Notice that in read_one_chunk the variable map is allocated but nothing is ever done with it. Only the cache_extent ce is put into map_tree (which is the red black tree data structure that is queried later during lookup). This was mega confusing for me, but because of how C works, you can actually get back to a parent container from a child member using the container_of macro. We'll see this in use in a bit.

Second step: actually map the logical address

This happens in the __btrfs_map_block function. We'll need to fully understand it to understand mapping, because that's where all the address calculations are carried out. Essentially it returns a list of stripes, a stripe being a pair of (device, physical address).

__btrfs_map_block starts off by querying the tree we built in step one for dummy cache_extent where start is your logical address, and size is one:

    ce = search_cache_extent(&map_tree->cache_tree, logical);

struct cache_extent *search_cache_extent(struct cache_tree *tree, u64 start)
{
    struct rb_node *next;
    struct rb_node *node;
    struct cache_extent *entry;
    struct cache_extent_search_range range;

    range.start = start;
    range.size = 1;
    node = rb_search(&tree->root, &range, cache_tree_comp_range, &next);
    if (!node)
        node = next;
    if (!node)
        return NULL;

    entry = rb_entry(node, struct cache_extent, rb_node);
    return entry;
}

You can implement this functionality with any binary search tree. All you need is a comparison operator for cache_extents (defined in extent_cache.c and if the tree doesn't have your node (because its a fake node that was created just to search the tree), it will return the next greatest node.

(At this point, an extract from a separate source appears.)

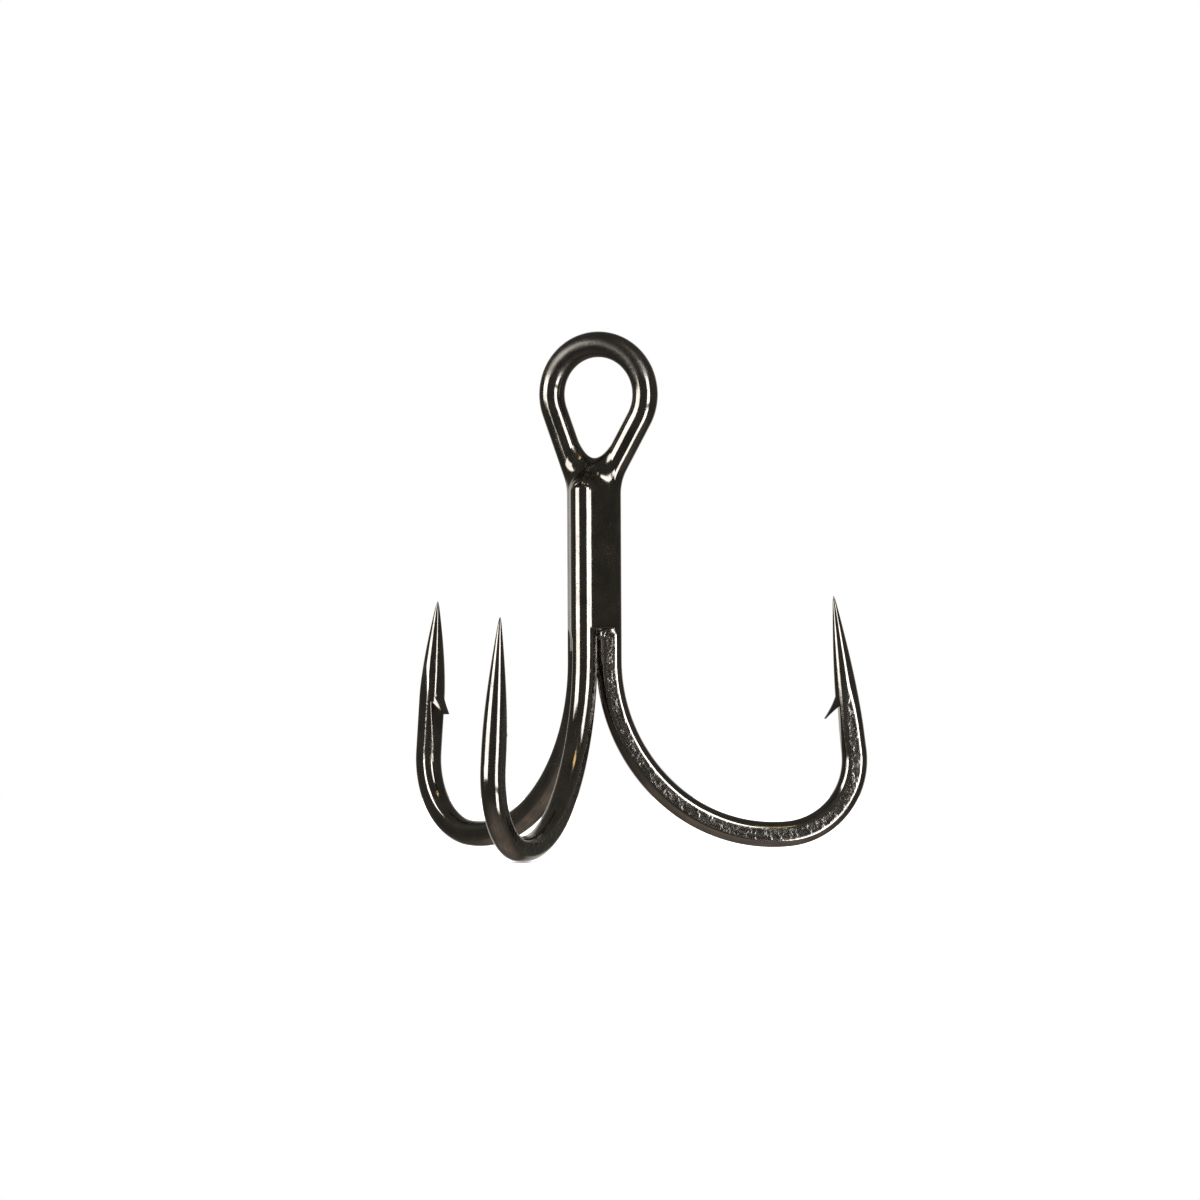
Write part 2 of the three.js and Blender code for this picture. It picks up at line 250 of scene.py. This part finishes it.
def plated_wire(name):
    """Bright black nickel over drawn wire: streaks along it, a mottled skin where it was forged flat.

    The crown of the eye is rougher and mottled, and painted shade darkens its colour.
    """
    material, graph = new_material(name)
    place = graph.add("TexCoord")
    along = place.outputs["UV"]  # millimetres round the wire and along it
    within = place.outputs["Object"]
    flat = graph.add("Attribute", attribute_name="forged").outputs["Fac"]
    edge = graph.add("Attribute", attribute_name="edge").outputs["Fac"]
    height = graph.add("SeparateXYZ", {0: within}).outputs["Z"]
    shaded_dull_crown = graph.ramp(height, (eye_height + SHADED_CROWN_START) * MM, (eye_height + SHADED_CROWN_END) * MM)

    cloud = graph.noise(within, 900.0, 4.0)
    streaks = graph.noise(graph.scaled(along, (7.0, 0.55, 1.0)), 1.0, 3.0, 0.6)
    dapple = graph.noise(within, 3600.0, 1.0)
    mottle = graph.ramp(graph.noise(within, 3600.0, 3.0, 0.55), 0.46, 0.72)
    specks = graph.ramp(graph.noise(within, 5200.0, 1.0), 0.68, 0.74)

    tone = graph.mix(graph.ramp(cloud, 0.3, 0.7), *WIRE_TONES)
    tone = graph.mix(graph.math("MULTIPLY", specks, 0.45), tone, SPECK_TONE)
    tone = graph.mix(graph.math("MULTIPLY", edge, 0.5), tone, RUBBED_TONE)
    # painted shade: the colour is darkened over the top of the eye
    tone = graph.mix(graph.math("MULTIPLY", shaded_dull_crown, 0.75), tone, CROWN_SHADE_TONE)

    rough = graph.ramp(streaks, 0.25, 0.75, 0.08, 0.15)
    rough = graph.math("ADD", rough, graph.math("MULTIPLY", shaded_dull_crown, 0.24))
    rough = graph.math("ADD", rough, graph.math("MULTIPLY", specks, 0.15))

    worked = graph.math("MAXIMUM", flat, shaded_dull_crown)
    normal = graph.bump(dapple, 2.2 * MICROMETRE)
    normal = graph.bump(streaks, 1.2 * MICROMETRE, normal)
    normal = graph.bump(graph.math("MULTIPLY", mottle, worked), 2.8 * MICROMETRE, normal)
    graph.finish_metal(tone, rough, normal)
    return material


def plated_braze(name):
    """The same plate over brazing filler, which froze smooth: ripples, fine scratches and a few pits."""
    material, graph = new_material(name)
    within = graph.add("TexCoord").outputs["Object"]

    cloud = graph.noise(within, 1100.0, 4.0)
    ripples = graph.noise(within, 2200.0, 3.0, 0.5)
    scratches = graph.noise(graph.scaled(within, (26000.0, 26000.0, 1500.0)), 1.0, 2.0, 0.6)
    pits = graph.ramp(graph.noise(within, 6500.0, 1.0), 0.7, 0.76)

    tone = graph.mix(graph.ramp(cloud, 0.3, 0.7), *BRAZE_TONES)
    tone = graph.mix(graph.math("MULTIPLY", pits, 0.5), tone, PIT_TONE)

    rough = graph.ramp(scratches, 0.3, 0.75, 0.11, 0.2)
    rough = graph.math("ADD", rough, graph.math("MULTIPLY", pits, 0.2))

    normal = graph.bump(ripples, 2.5 * MICROMETRE)
    normal = graph.bump(scratches, 0.5 * MICROMETRE, normal)
    graph.finish_metal(tone, rough, normal)
    return material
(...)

Then in the most unexpected turn of events ever, it reads backwards in memory to go to the loopkup_map representing a chunk that you created in step one:

    map = container_of(ce, struct map_lookup, ce);

I assumed for way too long that this does something else

And then it simply does a bunch of math using map to get to a stripe, taking into consideration which RAID setup you have.